Viewed in isolation, it all seems harmless enough. If those who idolize the president are so besotted with him that they feel the need to purchase merchandise featuring his dog, so be it. But there are two problems with the amount of effort the Obama re-election team has devoted to this tactic.

First, there is the danger, articulated by at least one strategist quoted in the Post article, that the Obama campaign is so caught up in the details of its various clever strategems that they lose sight of the big picture. Even if one buys into the concept that there is a rationale for specifically organizing pet lovers to vote for Obama, and count me among the skeptics on this point, at best, there is an extremely marginal audience probably not worth the expenditure of valuable resources even for a campaign as loaded with loose cash as that of the president.

Second, one can’t help but feel that the decision to feature Bo was motivated by the belief that Romney was actually vulnerable to charges of pet cruelty and that it was to the president’s political advantage to put his own family dog in the spotlight. Apparently, his staff took all those columns written by Gail Collins about the sufferings of Seamus a little too much to heart. In this case, life in the liberal echo chamber has consequences and has led to a misguided decision to try to make hay out of an issue that has no traction for the president.
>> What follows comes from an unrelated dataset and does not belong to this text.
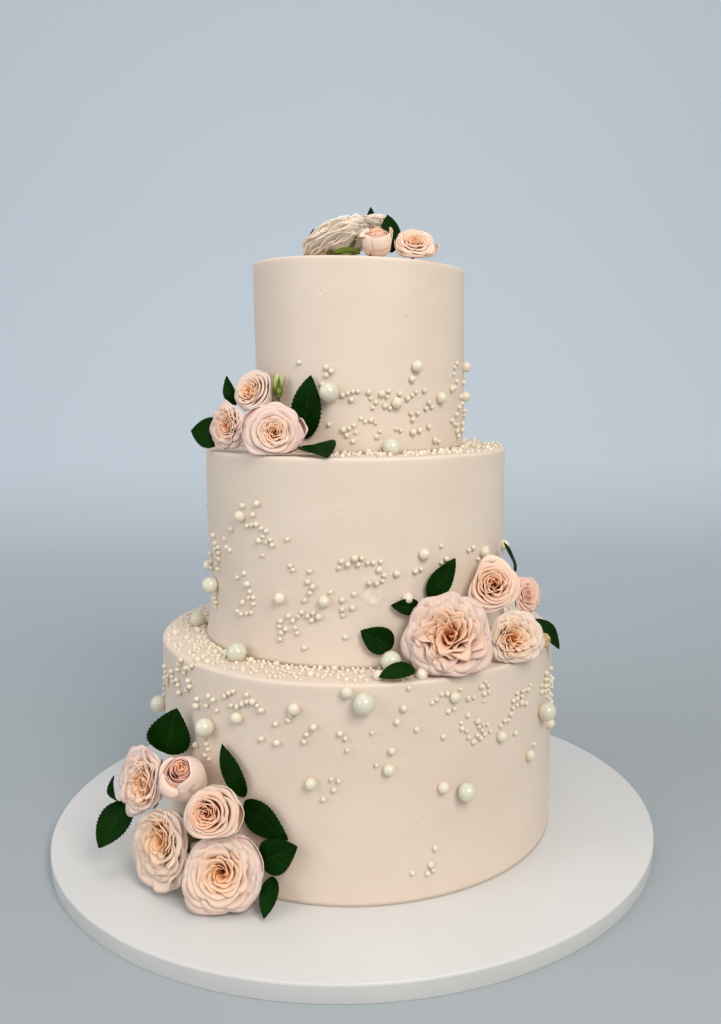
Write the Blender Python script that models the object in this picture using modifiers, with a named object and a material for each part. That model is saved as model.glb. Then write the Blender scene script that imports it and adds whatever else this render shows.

None of this will decide the election, but if I were Bo, I’d be worried. Contrary to all those jokes on Twitter, I don’t think he’s in any danger of being eaten by his owner. But pets that are kept principally for their political appeal are likely to be cruelly discarded when they no longer serve that purpose. Socks the cat was a major figure in the Clinton White House though not part of the 42nd president’s re-election campaign (and to his credit he also didn’t figure in any of Clinton’s personal scandals). However, when the Clintons left the White House they dumped Socks, giving him away to a secretary. But better that than ending up as an Indonesian snack.